++++ EXTRACTED MATERIAL

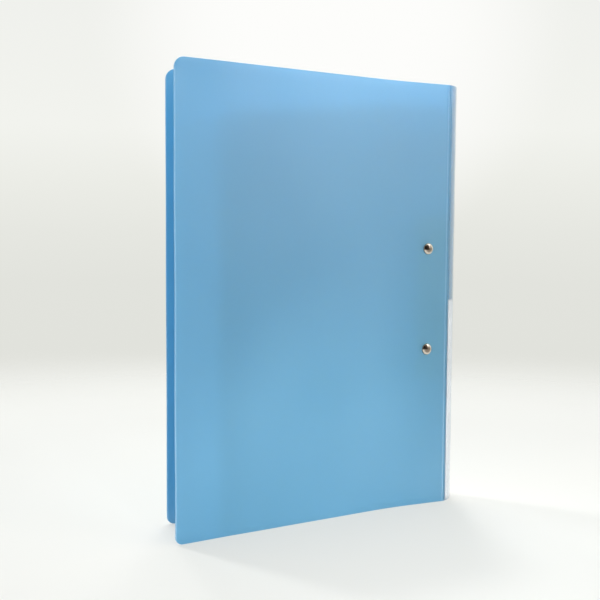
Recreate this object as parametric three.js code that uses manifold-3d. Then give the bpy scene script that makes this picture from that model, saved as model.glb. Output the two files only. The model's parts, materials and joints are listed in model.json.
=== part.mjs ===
// Polypropylene clip file, standing ajar on its bottom edge: two covers and a bowed spine joined
// by two creases, a clear label pocket on the spine, and a riveted lever clip inside the back cover.
// Millimetres, +Z up. The plan is drawn around the back crease: the flat strip of the back cover
// that carries the clip runs from it along -X, and +Y points into the file.
import * as THREE from "three";
import { mergeVertices } from "three/addons/utils/BufferGeometryUtils.js";
import Module from "manifold-3d";

const wasm = await Module();
wasm.setup();

// Sheet and covers
const COVER_HEIGHT = 335;
const COVER_WIDTH = 245; // back crease to free edge, along the sheet
const FRONT_WIDTH = 245;
const SHEET = 0.9;
const CORNER_RADIUS = 8;
const CREASE_REACH = 1.0; // hinge line to the edge of each cover
const BACK_BEND = 8; // degrees that the back cover turns outwards past the clip
const BEND_LENGTH = 40;
const BEND_MARGIN = 1.5; // flat sheet left between the clip base and the bend

// Spine
const SPINE_WIDTH = 30; // along its bowed face
const SPINE_BOW = 60; // degrees that the face turns from crease to crease
const SPINE_TURN = 54.8; // degrees from the clip strip's plane to the spine's chord
const FRONT_AJAR = 1.5; // degrees between the front cover and the clip strip

// Label pocket and label
const POCKET_WIDTH = 29.4;
const WELD_WIDTH = 0.5; // along both sides and the bottom
const FILM = 0.35;
const POCKET_INSET = 0.3; // above the bottom edge and below the top edge
const LABEL_THICK = 0.35;
const LABEL_HEIGHT = 163.5;

// Clip base: a stamped plate with turned-up ears
const CLIP_HEIGHT = 165.6; // bottom edge of the file to the middle of the clip
const BASE_LENGTH = 128;
const BASE_SETBACK = 2.5; // back crease to the base
const BASE_WIDTH = 25;
const WING_WIDTH = 28; // the base at its two ends
const WING_LENGTH = 18;
const BASE_METAL = 1.0;
const BASE_LIP = 1.9; // height of the paper stop above the plate
const BASE_CORNER = 2;
const EAR_SHOULDER = 25; // degrees that the ear's front slope starts above the lever's pin

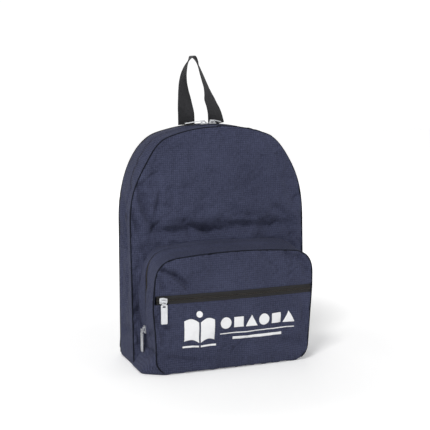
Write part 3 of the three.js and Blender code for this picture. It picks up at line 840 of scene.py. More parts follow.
ZIP_TAPE = {"half_width": 0.010, "split": 0.0004, "below": 0.0019}
ZIP_BEAD = {"step": 0.0013, "size": (0.0010, 0.0021, 0.0012), "aside": 0.0010, "below": 0.0010}
TAPE_THICKNESS = 0.0006
TAPE_CELLS = (200, 6)  # along and across
TAPE_STITCHES = 0.0062  # how far the rows of stitches lie from the zip's middle


def zip_side(tape, tape_node, teeth_name, line, coil_node, where):
    """One side of a zip: a tape with its thickness, and its coil along a line."""
    thicken(tape, TAPE_THICKNESS)
    teeth = beads(teeth_name, [line], COIL, ZIP_BEAD["step"], ZIP_BEAD["size"])
    sewn(tape, where, "black_tape", tape_node)
    sewn(teeth, where, "zip_coil", coil_node)


for word, sign in (("front", -1), ("rear", 1)):
    edges = sorted([sign * ZIP_TAPE["split"], sign * ZIP_TAPE["half_width"]])
    tape = gusset_piece(
        f"main_zip_tape_{word}_cloth",
        split_place,
        1 - split_place,
        zip_line(edges[0]),
        zip_line(edges[1]),
        *TAPE_CELLS,
        (0, 0, 1),
        -ZIP_TAPE["below"],
    )
    tape.data.materials[0] = TAPE
    zip_side(
        tape,
        f"main_zip_tape_{word}",
        f"main_zip_teeth_{word}",
        gusset_line(ZIP_BEHIND + sign * ZIP_BEAD["aside"], -ZIP_BEAD["below"]),
        f"main_zip_coil_{word}",
        FLAP_FOLD if word == "front" else "bag",
    )

THREAD = tape_finish("navy_thread", (0.016, 0.019, 0.04), (0.05, 0.056, 0.105), 0.0006, 0.6)
STITCH = {"step": 0.0034, "size": (0.0026, 0.0006, 0.0005), "lift": 0.0001}


def stitches(name, lines, where):
    """Rows of thread stitches along lines."""
    rows = beads(name, lines, THREAD, STITCH["step"], STITCH["size"])
    sewn(rows, where, "navy_piping")


STITCH_RISE = 0.00015
for word, sign, where in (("front", -1, FLAP_FOLD), ("rear", 1, "bag")):
    line = gusset_line(ZIP_BEHIND + sign * TAPE_STITCHES, STITCH_RISE)
    stitches(f"main_zip_stitches_{word}", [line], where)

# ---- Seam cords ----
# Where the panels meet the gusset their raw edges are bound together, and a thin cord
# lies down in each groove. The front and pocket cords are coloured far darker than the
# cloth, as painted shade for their grooves; the back cord is the black binding tape.


def tube(name, path, radius, finish, sides=8):
    """A round bead along a path, closed at both ends."""
    path = np.asarray(path, float)
    run = unit(np.gradient(path, axis=0))
    aside = unit(np.cross(run, (0, 1, 0.01)))
    other = np.cross(run, aside)
    turn = np.linspace(0, 2 * np.pi, sides + 1)[None, :, None]
    ring = path[:, None] + radius * (np.cos(turn) * aside[:, None] + np.sin(turn) * other[:, None])
    way = lengths(path)
    girth = np.linspace(0, 2 * np.pi * radius, sides + 1)
    cloth = np.stack(np.broadcast_arrays(girth[None], way[:, None]), -1)
    return close_up(grid_mesh(name, ring, cloth, finish))


def close_up(piece):
    """Merges a wrapped grid's edges, fills its open ends and turns its faces outwards."""
    shape = bmesh.new()
    shape.from_mesh(piece.data)
    bmesh.ops.remove_doubles(shape, verts=shape.verts, dist=1e-6)
    open_edges = [edge for edge in shape.edges if edge.is_boundary]
    bmesh.ops.holes_fill(shape, edges=open_edges, sides=0)
    bmesh.ops.recalc_face_normals(shape, faces=shape.faces)
    shape.to_mesh(piece.data)
    shape.free()
    return piece


# Painted shade: the piping is navy cloth, but it is coloured almost black so that the cords read as
# the shadow down in each seam's groove.
SEAM_PIPING_PAINTED_SHADE = woven(
    "piping_weave_painted_shade", (0.004, 0.005, 0.010), (0.012, 0.014, 0.024), 0.0007, 0.0025, 0.05, 0.8
)
# A cord starts at a height called foot, above the fold of the cloth at the base.
CORD = {"radius": 0.0013, "inset": 0.0014, "foot": 0.006}
BACK_CORD = {"radius": 0.0035, "inset": 0.0038, "foot": 0.004}
POCKET_CORD = {"radius": 0.0013, "inset": 0.0014, "foot": 0.0035}


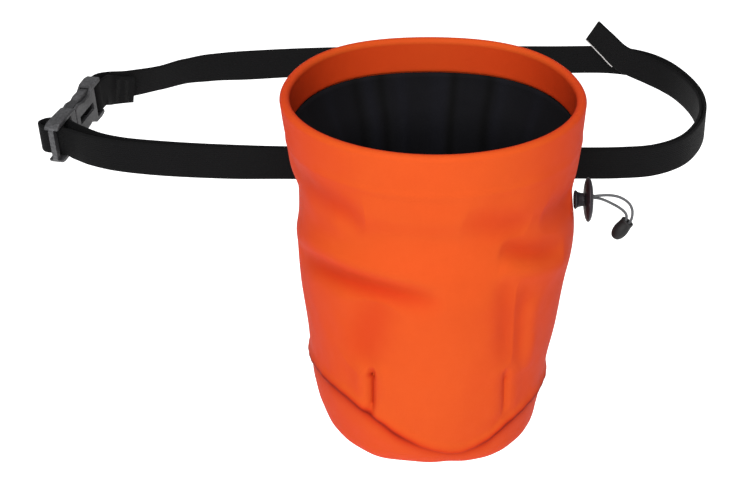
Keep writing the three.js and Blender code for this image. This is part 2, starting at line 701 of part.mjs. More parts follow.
// Adjusting half: a frame with two bars for the webbing, two sprung prongs and a guide between them.
function buckleFork() {
  const half = BUCKLE_WIDTH / 2;
  const shoulderEnd = mouth - CLEAR;
  const outline = mirrored([
    [half * 0.72, 0], [half * 0.90, BAR * 0.3], [half * 0.97, BAR], [half * 0.97, adjustBar],
    [half * 0.90, shoulderEnd - BAR * 0.4], [half * 0.84, shoulderEnd],
  ]);
  const faceCut = (BUCKLE_THICK - BAR_THICK) / 2;
  const faceMiddle = (BAR_THICK + faceCut) / 2;
  const secondSlot = adjustBar + BAR / 2;
  const cuts = [
    block(slotWidth, BAR, BAR + SLOT, BUCKLE_THICK * 2),
    block(slotWidth, secondSlot, secondSlot + SLOT, BUCKLE_THICK * 2),
    block(slotWidth, -BAR, secondSlot + SLOT, faceCut * 1.001, faceMiddle),
    block(slotWidth, -BAR, secondSlot + SLOT, faceCut * 1.001, -faceMiddle),
  ];
  const frame = cuts.reduce((body, cut) => body.subtract(solid(cut)), solid(plate(outline, BUCKLE_THICK, BUCKLE_SOFTEN)));
  const prongThick = socketThick - 2 * CLEAR;
  const prongEnd = socketEnd - 2 * CLEAR;
  const inner = socketWidth / 2 - CLEAR;
  const arm = [
    [inner - PRONG, shoulderEnd - BAR], [inner, shoulderEnd - BAR], [inner, windowFrom],
    [half * 0.93, windowFrom + PRONG], [half * 0.90, windowTo - PRONG], [inner, windowTo - CLEAR],
    [inner - PRONG * 0.6, prongEnd], [inner - PRONG * 1.3, prongEnd - PRONG], [inner - PRONG, windowFrom],
  ];
  const guide = mirrored([[PRONG * 0.45, shoulderEnd - BAR], [PRONG * 0.35, mouth + BAR]]);
  const pieces = [arm, arm.map(([x, y]) => [-x, y]), guide].map((points) => solid(plate(points, prongThick, 0)));
  return geometryOf(pieces.reduce((body, piece) => body.add(piece), frame));
}

// The toggle stands off the right side of the bag on its eyelet.
const LOCK_ANGLE = 90;
const lockSeat = Math.max(...[-0.5, -0.25, 0, 0.25, 0.5].flatMap((step) => [-4, 0, 4].map(
  (turn) => skinReach(LOCK_ANGLE + turn, LOCK_BELOW_RIM + step * EYELET_DIAMETER),
)));
const eyeletStart = axisX + lockSeat + CLEAR;
const lockStart = eyeletStart + EYELET_LENGTH + CLEAR;

// A turned piece, whose profile holds radius and place along an axis from base towards aim.
function turned(profile, base, aim, sides) {
  const geometry = new THREE.LatheGeometry(profile.map(([radius, along]) => new THREE.Vector2(radius, along)), sides);
  const turn = new THREE.Quaternion().setFromUnitVectors(new THREE.Vector3(0, 1, 0), aim);
  return geometry.applyQuaternion(turn).translate(base.x, base.y, base.z);
}

function sideways(start) {
  return new THREE.Vector3(start, axisY, rimTop - LOCK_BELOW_RIM);
}

const OUTWARD = new THREE.Vector3(1, 0, 0);

function cordEyelet() {
  const radius = EYELET_DIAMETER / 2;
  const profile = [
    [0, 0], [radius * 0.85, 0], [radius, EYELET_LENGTH * 0.15], [radius * 0.8, EYELET_LENGTH * 0.55],
    [radius * 0.7, EYELET_LENGTH], [0, EYELET_LENGTH],
  ];
  return turned(profile, sideways(eyeletStart), OUTWARD, 16);
}

function cordLock() {
  const radius = LOCK_DIAMETER / 2;
  const profile = [
    [0, 0], [radius * 0.45, 0], [radius * 0.8, LOCK_THICK * 0.17], [radius, LOCK_THICK * 0.42],
    [radius, LOCK_THICK * 0.58], [radius * 0.8, LOCK_THICK * 0.83], [radius * 0.45, LOCK_THICK], [0, LOCK_THICK],
  ];
  return turned(profile, sideways(lockStart), OUTWARD, 24);
}

// Route of the drawcord: out of the toggle, down to the end piece, round inside it, and back.
const CORD_ROUTE = [
  [89.4, -121.1, 13.7], [92.2, -121.1, 14.0], [95.6, -121.0, 14.1], [98.6, -120.9, 13.7],
  [101.2, -120.8, 12.8], [103.5, -120.7, 11.3], [105.3, -120.6, 9.4], [106.3, -120.6, 7.2],
  [106.6, -120.6, 5.0], [106.4, -120.6, 2.8], [105.77, -120.6, 1.01], [104.47, -120.6, -0.90],
  [103.80, -120.6, -1.34], [103.01, -120.6, -1.18], [102.57, -120.6, -0.51], [102.73, -120.6, 0.28],
  [104.03, -120.6, 2.19], [104.2, -120.5, 3.8], [103.6, -120.4, 5.3], [102.2, -120.3, 6.8],
  [100.1, -120.2, 8.3], [97.5, -120.2, 9.8], [94.9, -120.1, 11.1], [92.2, -120.1, 12.1],
  [89.4, -120.1, 12.5],
];
const CORD_SIDES = 8;
const CORD_STEPS = 44;

function drawcord() {
  const route = new THREE.CatmullRomCurve3(CORD_ROUTE.map((point) => new THREE.Vector3(...point)), false, 'centripetal');
  const section = new THREE.Shape(Array.from({ length: CORD_SIDES }, (_, i) => {
    const turn = (2 * Math.PI * i) / CORD_SIDES;
    return new THREE.Vector2(Math.cos(turn), Math.sin(turn)).multiplyScalar(CORD_DIAMETER / 2);
  }));
  return new THREE.ExtrudeGeometry(section, { steps: CORD_STEPS, extrudePath: route });
}

// End piece: an egg with a round mouth, in which the cord turns back.
const CORD_END_MOUTH = new THREE.Vector3(104.9, -120.6, 1.6);
const CORD_END_AIM = new THREE.Vector3(-0.56, 0, -0.83).normalize();

function cordEnd() {
  const radius = CORD_END_WIDTH / 2;
  const pocket = radius - CORD_END_WALL - CLEAR;
  const neck = pocket + CORD_END_WALL;
  const profile = [
    [0, CORD_END_LENGTH * 0.46], [pocket * 0.8, CORD_END_LENGTH * 0.44], [pocket, CORD_END_LENGTH * 0.36],
    [pocket, 0], [neck, 0], [neck * 1.02, CORD_END_LENGTH * 0.14], [radius * 0.97, CORD_END_LENGTH * 0.34],
    [radius, CORD_END_LENGTH * 0.54], [radius * 0.86, CORD_END_LENGTH * 0.76], [radius * 0.5, CORD_END_LENGTH * 0.94],
    [0, CORD_END_LENGTH],
  ];
  return turned(profile, CORD_END_MOUTH, CORD_END_AIM, 16);
}

const ORANGE = { color: 0xf0592a, roughness: 0.75, metalness: 0 };
const WEBBING = { color: 0x1c1c1c, roughness: 0.85, metalness: 0 };
const PLASTIC = { color: 0x3a3a3c, roughness: 0.45, metalness: 0 };
const BLACK_CLOTH = { color: 0x17171c, roughness: 0.8, metalness: 0 };

function piece(name, geometry, finish) {
  const mesh = new THREE.Mesh(geometry, new THREE.MeshStandardMaterial(finish));
  mesh.name = name;
  return mesh;
}

function buckle() {
  const group = new THREE.Group();
  group.add(piece('buckle_socket', buckleSocket(), PLASTIC), piece('buckle_fork', buckleFork(), PLASTIC));
  group.applyMatrix4(buckleFrame);
  return group;
}

const bag = new THREE.Group();
bag.add(
  piece('shell_body', shellBody(), ORANGE),
  piece('base_panel', basePanel(), ORANGE),
  piece('lining', lining(), BLACK_CLOTH),
  piece('belt_keeper', beltKeeper(), WEBBING),
);

const belt = new THREE.Group();
belt.add(
  piece('belt_webbing', strip(beltFrames, WEB_WIDTH, WEB_THICK), WEBBING),
  piece('tail_label', strip(
    freeEnd(LABEL_LENGTH),
    LABEL_WIDTH,
    LABEL_THICK,
    (WEB_THICK + LABEL_THICK) / 2 + CLEAR,
  ), BLACK_CLOTH),
  buckle(),
);

const draw = new THREE.Group();
draw.add(
  piece('cord_eyelet', cordEyelet(), PLASTIC),
  piece('cord_lock', cordLock(), PLASTIC),
  piece('drawcord', drawcord(), WEBBING),
  piece('cord_end', cordEnd(), PLASTIC),
);

const chalkBag = new THREE.Group();
chalkBag.add(bag, belt, draw);

export default chalkBag;
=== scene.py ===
"""Climbing chalk bag on its waist belt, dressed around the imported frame.

Sizes are in metres, with Z up. The origin is the middle of the belt loop. X runs across the wearer,
towards the side that the drawcord is on, and Y runs from the bag towards the wearer.
"""
from __future__ import annotations

import logging
import math
from dataclasses import dataclass, field
from enum import Enum
from functools import cached_property
from typing import Any, Sequence

import bmesh
import bpy
import numpy as np
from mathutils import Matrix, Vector
from numpy.typing import NDArray

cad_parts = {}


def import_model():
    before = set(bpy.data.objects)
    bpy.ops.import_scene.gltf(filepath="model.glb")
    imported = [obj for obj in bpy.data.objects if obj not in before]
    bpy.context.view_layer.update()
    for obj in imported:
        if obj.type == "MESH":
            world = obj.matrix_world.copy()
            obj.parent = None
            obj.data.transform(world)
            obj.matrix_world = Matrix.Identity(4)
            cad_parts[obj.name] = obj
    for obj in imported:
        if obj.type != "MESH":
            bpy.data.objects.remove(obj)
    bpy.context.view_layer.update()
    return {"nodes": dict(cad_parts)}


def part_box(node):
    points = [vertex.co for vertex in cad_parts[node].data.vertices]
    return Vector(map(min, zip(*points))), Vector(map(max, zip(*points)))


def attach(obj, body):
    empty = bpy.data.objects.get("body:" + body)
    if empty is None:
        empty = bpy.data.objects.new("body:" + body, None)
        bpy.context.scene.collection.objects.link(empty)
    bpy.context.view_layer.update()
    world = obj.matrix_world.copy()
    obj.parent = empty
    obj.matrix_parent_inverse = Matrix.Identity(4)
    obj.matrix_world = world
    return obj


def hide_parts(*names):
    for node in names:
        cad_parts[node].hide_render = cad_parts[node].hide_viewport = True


MM = 0.001
LOG = logging.getLogger("chalk_bag")
Array = NDArray[np.float64]
Socket = bpy.types.NodeSocket
Piece = bpy.types.Object
Material = bpy.types.Material


class Slot(Enum):
    """Material slots of the record."""

    SHELL = "shell_cloth"
    LINING = "lining_cloth"
    WEBBING = "webbing"
    LABEL = "label_cloth"
    BUCKLE = "buckle_plastic"
    TOGGLE = "toggle_plastic"
    CORD = "cord"


class Around(Enum):
    """Whether the last row of a grid of points meets the first."""

    CLOSED = 1
    OPEN = 0


# Numbers and curves


def unit(vectors: Array) -> Array:
    """Scales vectors along the last axis to length one."""
    return vectors / np.linalg.norm(vectors, axis=-1, keepdims=True)


def smoothstep(value: Array, low: float, high: float) -> Array:
    """Goes from 0 at low to 1 at high along 3t² - 2t³."""
    share = np.clip((value - low) / (high - low), 0.0, 1.0)
    return share * share * (3.0 - 2.0 * share)


def hump(value: Array, width: float) -> Array:
    """Bell shape exp(-(value/width)²)."""
    return np.exp(-((value / width) ** 2))


def wrapped(degrees: Array) -> Array:
    """Brings angles into the range from -180 to 180 degrees."""
    return (degrees + 180.0) % 360.0 - 180.0


def through_rows(values: Array, row: Array) -> Array:
    """Reads a table between its rows.

    The value is a cubic through the two rows on either side, whose slope at each row is half the
    difference of that row's neighbours.

    Args:
        values: One number for each row.
        row: Row numbers with their fractions.
    Returns:
        The values at those rows.
    """
    last = len(values) - 1
    here = np.clip(np.floor(row).astype(int), 0, last - 1)
    share = row - here
    a, b, c, d = (values[np.clip(here + step, 0, last)] for step in (-1, 0, 1, 2))
    square, cube = share**2, share**3
    return (
        b * (2 * cube - 3 * square + 1)
        + (c - a) / 2 * (cube - 2 * square + share)
        + c * (3 * square - 2 * cube)
        + (d - b) / 2 * (cube - square)
    )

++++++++

AIM
Begin at the line that has "const draw = new THREE.Group();" in the entries above; stop after the line that has "from numpy.typing import NDArray". Transcribe exactly those lines and no others.

OUTPUT BELOW
const draw = new THREE.Group();
draw.add(
  piece('cord_eyelet', cordEyelet(), PLASTIC),
  piece('cord_lock', cordLock(), PLASTIC),
  piece('drawcord', drawcord(), WEBBING),
  piece('cord_end', cordEnd(), PLASTIC),
);

const chalkBag = new THREE.Group();
chalkBag.add(bag, belt, draw);

export default chalkBag;
=== scene.py ===
"""Climbing chalk bag on its waist belt, dressed around the imported frame.

Sizes are in metres, with Z up. The origin is the middle of the belt loop. X runs across the wearer,
towards the side that the drawcord is on, and Y runs from the bag towards the wearer.
"""
from __future__ import annotations

import logging
import math
from dataclasses import dataclass, field
from enum import Enum
from functools import cached_property
from typing import Any, Sequence

import bmesh
import bpy
import numpy as np
from mathutils import Matrix, Vector
from numpy.typing import NDArray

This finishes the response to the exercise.